The biggest transgression, common among lazy or uninformed operators, is pushing the reset button every time the failsafe alarm sounds. Yes, it buys you another block of time – two hours in the above example – then you’re back in the Korean fermented cabbage again. The alarm shouts “fix me!”, meaning fill the tank, up the feed, install an additional, parallel pump, correct the controller or fix the sample, not “punch my button”! Some wayward operators actually have soldered the over-ride button closed. Come on…

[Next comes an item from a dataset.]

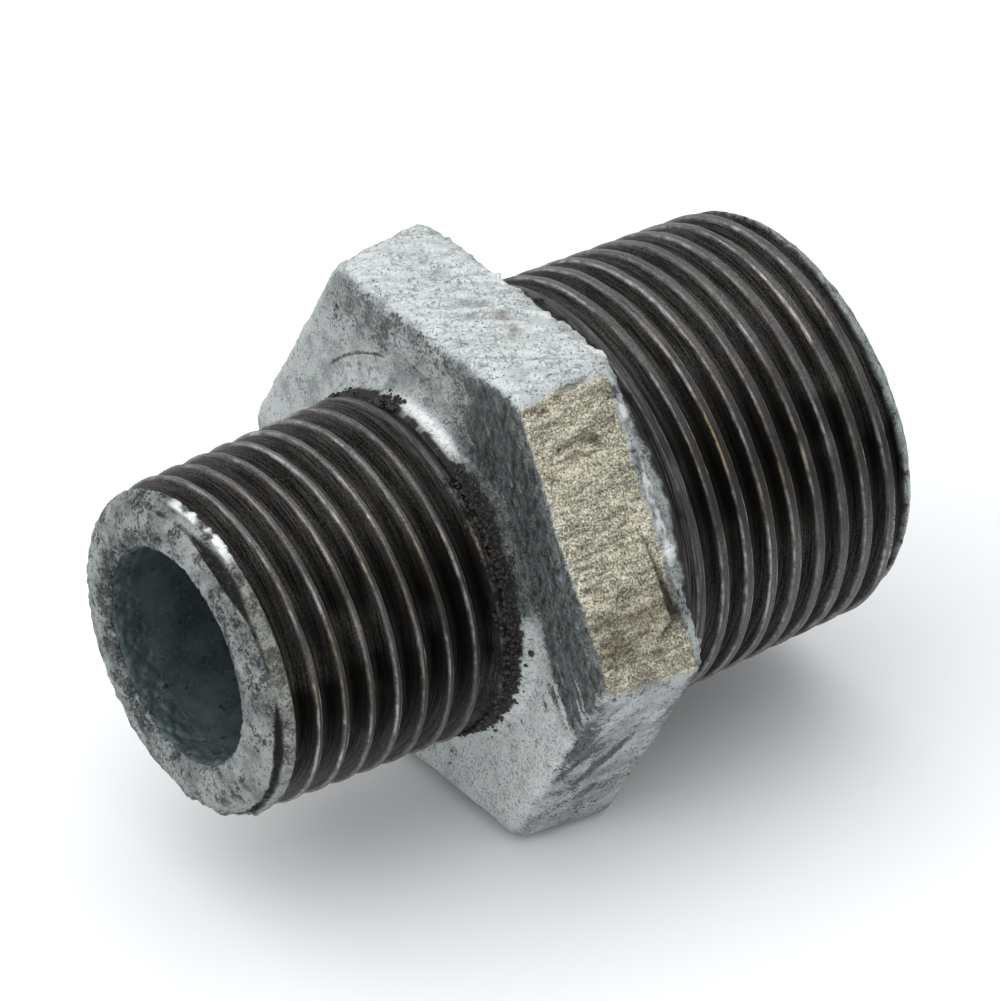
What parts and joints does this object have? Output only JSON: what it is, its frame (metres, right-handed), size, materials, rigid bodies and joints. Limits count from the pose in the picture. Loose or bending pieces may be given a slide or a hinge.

The biggest concern here at the PPOA Alarm Mismanagement Office is the mis-setting of the failsafe time, almost always too long for the pool at hand. Many controllers are defaulted at four hours, wholly inappropriate for 90% of the pools being controlled! This might be OK for a one-million-gallon, 50-meter lap pool on a busy summer day in San Diego, but for most pools it is ridiculous. If the system is feeding yet hasn’t caught up and shut off from noon to four PM, you weren’t automated during most of that time (see also PrP #13, Feeder Sizing), just simply on but not there yet. Two hours is a good general value, however for the indoor health-club pool a half hour is more appropriate. Hot tub? Even the busy, thirty-foot-wide spa at a Tahoe ski resort is successfully run with a ten-minute failsafe setting. The circulation is running at a 20-minute turnover and the feeders are kick-buns big. The data records shows an average feed cycle of three minutes, with a typical off time about fifteen, even when its busy. Now that’s control.
Proportional? Don’t ask. The engineers in our PPOA Automation Settings Department have nothing good to say about most controllers’ “proportional feed”. The failsafe is usually defeated altogether by the circuitry and, with marginally sized feeders, you’ll see feed all day. Buy two $1.49 switches from Home Depot; they’re just as good as your fancy controller under these conditions. Skip proportional altogether, we advise – unless the body of water is very small, the sample is way behind the pool and the feeders are very big. Even then set the proportional working range at only 5 mV. ORP and .1 pH decade, not the 20 mV and .3 found defaulted on some boxes.
Back to the failsafe, that feed-timer alarm… Honor it. It’s telling you something important. Get to that pool (as soon as you can after the game), hit reset then go find the problem. Your pool and your patrons will thank you.